February 26, 2013

Budget cuts would affect POW-MIA recovery ops

By Marty Callaghan
Washington Conference
Budget cuts would affect POW-MIA recovery ops
Johnie E. Webb, Deputy to the Commander Public Relations and Legislative Affairs, Joint Personnel Accounting Command‬, addressed the Legion’s National Security/Foreign Relations Commission at the annual Washington Conference. (Photo by Eldon Lindsay)

If sequestration takes effect, DoD may have to cancel its mission to bring home the remains of our fallen heroes overseas.

The American Legion has learned at its Washington Conference that the Department of Defense may have to suspend its overseas efforts to recover the remains of servicemembers who died in combat or as prisoners of war.

The news was broken during a Feb. 25 briefing for members of the Legion’s National Security/Foreign Relations Commission.

Johnie E. Webb, Deputy to the Commander Public Relations and Legislative Affairs, Joint Personnel Accounting Command‬, ‪‬told Legionnaires that “if sequestration hits, it may essentially close down a lot of our operations,” because his office’s civilian employees would be forced to take furloughs.

If automatic budget cuts take effect on March 1, many federal employees will have to take two furlough days per two-week pay period.
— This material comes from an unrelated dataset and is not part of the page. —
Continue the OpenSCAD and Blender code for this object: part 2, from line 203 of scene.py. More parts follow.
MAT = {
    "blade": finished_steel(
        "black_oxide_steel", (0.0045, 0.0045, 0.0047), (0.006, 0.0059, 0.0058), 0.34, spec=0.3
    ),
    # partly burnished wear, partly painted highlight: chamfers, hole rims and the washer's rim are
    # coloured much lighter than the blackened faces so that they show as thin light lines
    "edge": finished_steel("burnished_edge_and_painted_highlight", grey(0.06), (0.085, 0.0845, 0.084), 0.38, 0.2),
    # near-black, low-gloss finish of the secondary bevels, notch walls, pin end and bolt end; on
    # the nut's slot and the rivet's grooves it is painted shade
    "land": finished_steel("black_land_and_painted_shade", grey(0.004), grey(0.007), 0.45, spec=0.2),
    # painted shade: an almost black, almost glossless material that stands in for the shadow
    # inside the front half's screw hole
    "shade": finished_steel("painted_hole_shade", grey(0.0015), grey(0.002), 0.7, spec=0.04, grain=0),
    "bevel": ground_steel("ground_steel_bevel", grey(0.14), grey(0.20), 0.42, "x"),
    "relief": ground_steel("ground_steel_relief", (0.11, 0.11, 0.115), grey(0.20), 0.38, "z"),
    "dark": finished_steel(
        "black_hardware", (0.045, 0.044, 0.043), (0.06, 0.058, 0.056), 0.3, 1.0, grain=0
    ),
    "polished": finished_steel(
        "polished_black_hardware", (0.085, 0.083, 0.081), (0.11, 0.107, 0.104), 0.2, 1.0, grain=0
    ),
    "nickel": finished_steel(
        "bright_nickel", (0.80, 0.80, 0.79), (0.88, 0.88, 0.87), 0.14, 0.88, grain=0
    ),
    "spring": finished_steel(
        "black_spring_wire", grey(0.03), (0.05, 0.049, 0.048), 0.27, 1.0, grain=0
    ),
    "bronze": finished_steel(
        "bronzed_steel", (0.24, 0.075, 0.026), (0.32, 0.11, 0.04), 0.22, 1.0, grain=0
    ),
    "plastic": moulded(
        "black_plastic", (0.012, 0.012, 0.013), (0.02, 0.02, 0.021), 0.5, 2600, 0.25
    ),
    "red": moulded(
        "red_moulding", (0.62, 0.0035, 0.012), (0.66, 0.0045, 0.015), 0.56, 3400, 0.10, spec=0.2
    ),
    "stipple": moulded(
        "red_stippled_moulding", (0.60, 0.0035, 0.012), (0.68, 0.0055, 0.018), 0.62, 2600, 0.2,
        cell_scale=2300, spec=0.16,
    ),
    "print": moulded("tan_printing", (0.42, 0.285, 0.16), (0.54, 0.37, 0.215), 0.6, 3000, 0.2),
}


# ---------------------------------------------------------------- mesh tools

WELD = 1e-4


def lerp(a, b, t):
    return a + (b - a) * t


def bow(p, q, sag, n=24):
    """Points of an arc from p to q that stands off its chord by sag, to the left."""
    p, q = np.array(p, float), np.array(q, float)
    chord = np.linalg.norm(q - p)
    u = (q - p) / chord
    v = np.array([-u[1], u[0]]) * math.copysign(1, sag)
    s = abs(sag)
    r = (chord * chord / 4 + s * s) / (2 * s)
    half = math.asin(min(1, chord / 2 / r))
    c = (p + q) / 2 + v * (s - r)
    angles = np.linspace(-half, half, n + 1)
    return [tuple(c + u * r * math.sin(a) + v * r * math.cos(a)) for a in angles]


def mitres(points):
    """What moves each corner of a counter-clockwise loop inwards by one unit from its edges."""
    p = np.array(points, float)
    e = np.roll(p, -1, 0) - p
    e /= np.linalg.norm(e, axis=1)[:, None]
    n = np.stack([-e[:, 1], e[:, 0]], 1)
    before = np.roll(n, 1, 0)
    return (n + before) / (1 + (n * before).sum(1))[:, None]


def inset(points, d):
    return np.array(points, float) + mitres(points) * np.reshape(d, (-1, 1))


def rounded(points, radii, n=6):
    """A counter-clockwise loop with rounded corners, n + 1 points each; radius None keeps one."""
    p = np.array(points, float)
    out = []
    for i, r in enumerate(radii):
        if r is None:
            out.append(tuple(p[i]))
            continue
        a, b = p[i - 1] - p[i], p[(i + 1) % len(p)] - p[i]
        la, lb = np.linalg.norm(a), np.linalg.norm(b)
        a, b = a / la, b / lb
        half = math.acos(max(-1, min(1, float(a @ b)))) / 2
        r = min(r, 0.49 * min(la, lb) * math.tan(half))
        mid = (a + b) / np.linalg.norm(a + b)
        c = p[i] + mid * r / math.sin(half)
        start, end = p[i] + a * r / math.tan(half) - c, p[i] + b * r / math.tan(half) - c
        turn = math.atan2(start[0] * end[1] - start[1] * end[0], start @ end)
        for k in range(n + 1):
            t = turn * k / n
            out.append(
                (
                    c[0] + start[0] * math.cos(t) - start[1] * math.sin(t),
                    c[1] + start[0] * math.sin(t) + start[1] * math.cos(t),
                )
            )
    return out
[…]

DoD’s recovery operations last a minimum of 30 days, and federal workers can’t deploy while on furlough.

“So unless we can get an exception to that policy, and let those civilian scientists and others deploy, and then take a string of consecutive days when they get back, unfortunately, we may not be able to do any recovery operations and will be able to do only limited investigation operations.”
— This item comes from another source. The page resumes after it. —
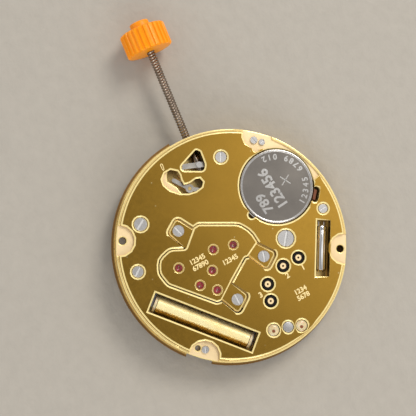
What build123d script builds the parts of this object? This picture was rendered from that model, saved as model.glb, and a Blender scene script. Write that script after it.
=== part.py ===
from build123d import *
import math
import os

# A quartz watch movement seen from its battery side, in millimetres.
# Z points from the dial side to the battery side and z = 0 is the face that the dial lies on.
# X points out along the winding stem, Y points to six o'clock and the origin is the hand centre.

# Plate and cover
casing_radius = 12.2
layout_radius = 11.9
rim_width = 0.3
rim_rise = 0.2
flange_width = 0.4
flange_thick = 0.5
cover_thick = 0.4
cover_gap = 0.02
notch_width = 2.85
notch_depth = 0.5

# Heights of the wheel train, counted up from the floor of the train cavity
motion_recess_depth = 0.5
web_thick = 0.15
wheel_thick = 0.12
first_level_gap = 0.15
level_pitch = 0.25
bridge_headroom = 0.15
bridge_sink = 0.15
bridge_thick = 0.5
ear_thick = 0.25
bridge_gap = 0.12

# Wheels, arbors and jewels
arbor_radius = 0.15
pivot_radius = 0.06
pivot_length = 0.2
end_shake = 0.02
running_gap = 0.02
pinion_overhang = 0.04
pocket_gap = 0.18
hub_radius = 0.42
arm_width = 0.3
wheel_rim_width = 0.32
jewel_radius = 0.4
jewel_thick = 0.3
jewel_fit = 0.005
sink_radius = 0.52
sink_depth = 0.15

# Stepping motor
stator_lift = 0.05
stator_thick = 0.3
stator_bar_width = 1.5
stator_hub_radius = 1.3
stator_foot = 0.3
stator_hole_radius = 0.85
rotor_radius = 0.7
rotor_shake = 0.03
coil_core_width = 0.8
coil_core_thick = 0.3
coil_length = 10.4
coil_former_radius = 0.7
coil_wire = 0.22
coil_wire_gap = 0.01
coil_turns = 6
coil_cheek_radius = 0.97
coil_cheek_thick = 0.25
coil_end_room = 0.57
coil_window_width = 2.09
coil_bay_margin = 0.1
coil_bay_floor = 0.15

# Quartz crystal
crystal_radius = 0.6
crystal_length = 4.8
crystal_edge = 0.08
crystal_lead_radius = 0.08
crystal_lead_length = 0.5
crystal_lead_spread = 0.28
crystal_axis_height = 1.25
crystal_window_length = 5.95
crystal_window_width = 1.45
crystal_bay_margin = 0.12
crystal_bay_floor = 0.6

# Circuit board, chip and test contacts
board_thick = 0.2
board_seat = 1.75
chip_side = 1.7
chip_thick = 0.5
chip_gap = 0.1
contact_radius = 0.34
contact_dimple_radius = 0.09
contact_dimple_depth = 0.1
bush_radius = 0.6
bush_drop = 0.08
bush_gap = 0.02
contact_drop = 0.1
contact_hole_gap = 0.08

# Battery, a cell of 7.9 mm by 1.65 mm
cell_radius = 3.95
cell_height = 1.65
cell_cap_radius = 3.3
cell_cap_height = 0.25
cell_edge = 0.18
cell_gap = 0.08
cell_drop = 0.13
cell_bay_floor = 0.5
insulator_thick = 0.08
insulator_tab_width = 1.1
insulator_tab_thick = 0.3
insulator_tab_reach = 0.3
minus_thick = 0.06
minus_hub_radius = 0.9
minus_leaf_width = 0.7
minus_leaf_length = 2.4
minus_rise = 0.07
minus_dimple_radius = 0.3
plus_width = 0.9
plus_thick = 0.1
plus_gap = 0.03
plus_pocket_radius = 0.6
plus_pocket_reach = 0.12
slot_notch_radius = 0.4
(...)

In Vietnam this year, four joint field activities are planned that will involve 14 U.S. recovery teams and seven from Vietnam. Some sites are still restricted for U.S. personnel, so Vietnamese recovery teams were created and are now conducting operations and cooperating with U.S. teams.

Four joint field activities of 30 days each are scheduled for Laos, but recovery operations had to be suspended in Cambodia because of financial issues; those operations should resume by the third quarter of this year.

In October 2011, the U.S. and North Korean government arranged to conduct searches for remains in 2012. DoD bought 30 brand-new SUVs, trucks, generators and other equipment for the joint endeavor. The first shipment went north, which included all the rice and gasoline supplies.

At that point, Pyongyang decided that joint humanitarian operations were inappropriate, given the fact that U.S. forces were conducting war games in South Korea. That along with North Korea’s recent missile tests, canceled the project; all the equipment remains in storage in South Korea.

DoD reports that it is putting more emphasis on recovering remains from World War II, working harder to identify sites and determine whether recovery teams should go in.

“Burma is a breakthrough,” Webb said, and his office is “getting cooperation from that government, and we should be doing operations in the near future.”

Webb said that 1,653 Americans are still unaccounted for from the Vietnam War. About 180 sites have been identified and “all that work needs to be done. We need to get teams out and excavate those sites and recover those Americans, and we need to continue to investigate - those witnesses are dying every day.”